“We don’t sell a normal product. We sell a dream.”
Ferrari will limit sales of its high-performance street cars this year to protect the brand’s aura of exclusivity, chairman Luca Montezemolo said Wednesday.
Wealthy people around the world are snapping up Ferraris and the company is worried the brand might lose its appeal as a symbol of rarefied luxury. As a result, it will scale back production to below 7,000 units this year, compared with 7,318 last year.
“The exclusivity of Ferrari is fundamental for the value of our products,” Montezemolo told journalists at the company headquarters near Modena, in northern Italy. “We don’t sell a normal product. We sell a dream.”
Ferrari sales were up 4% in the first quarter, to 1,800 units. Montezemolo said he will provide a detailed outlook in the coming months but estimated the drop in unit sales this year will be greater than 1% or 2%.
Revenues in the first quarter of the year were up 8% to 551 million euros (722 million dollars), yielding a net profit of 80.5 million euros, which is an increase of 42% over the same period of last year.
The strength of the Ferrari brand, besides generating more demand than Ferrari cares to supply, also has boosted merchandizing, which last year generated 52 million euros in profits. But the chairman dismissed any notion that Ferrari would become a “shirt and polo” company.
Montezemolo said that Fiat, Ferrari’s main shareholder, supports the move to limit production. And he ruled out an IPO for Ferrari, a possibility that analysts have floated as Fiat looks to merger with its unit Chrysler.

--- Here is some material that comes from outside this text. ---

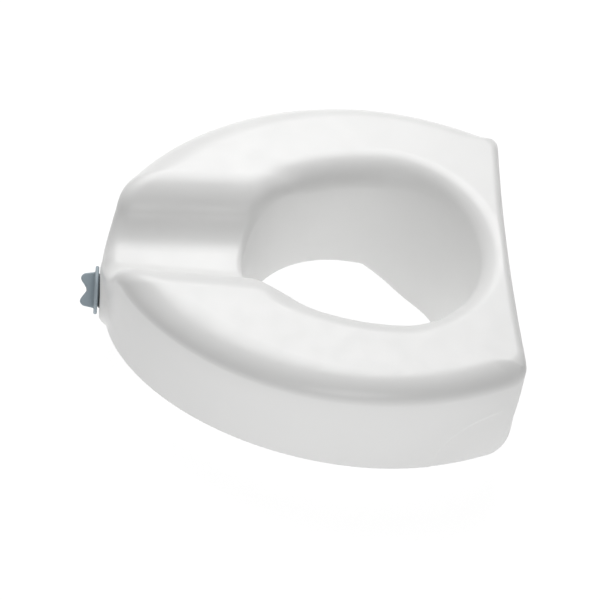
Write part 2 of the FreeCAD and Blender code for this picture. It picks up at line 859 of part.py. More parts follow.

Global demand is helping Ferrari buck the ongoing Italian recession. The company is hiring 250 blue collar workers this year as it boosts engine production for Maserati, which has launched the new Quattroporte and will follow soon with the smaller Ghibli as part of Fiat’s plans to focus on higher-margin luxury cars to return its European operations to profitability.
Montezemolo said Ferrari will invest another 100 million euros in 2013-2015 on new facilities.
In all, Ferrari employs 3,000 people to produce five production models based on V-8 and V-12 engines. It also makes limited edition exclusives, like the hybrid La Ferrari shown this year at the Geneva Motor Show and which has already sold out to a selected 499 clients, in addition to the Formula 1 program. All of it, from the foundry for engine heads to an ‘atelier’ where clients customize their Ferrari’s down to the stitching on the leather seats, is located on a leafy green complex that employees can navigate on bicycle.
The factory produces 32 cars a day, with one 8 a.m. to 5 p.m. shift on the assembly line.
“In all of our 7,000 cars a year, there doesn’t exist one that is like any other,” Montezemolo said. “For me, exclusivity is the strength of the brand. I don’t like to speak of luxury. I like to speak of beauty and taste.”
The United States remains Ferrari’s main market in terms of unit sales, followed by Chinese-speaking nations, Germany and then Britain. Currently, Europe and the Middle East contribute 52% of revenues, America 20% and Asia 30%. By 2017, Montezemolo wants to shift the distribution to 30% each from America and Asia and 40% from Europe and the Middle East.
Montezemolo said there are two things that Ferrari will never do as long as he is running the show: make a smaller Ferrari or an all-electric vehicle.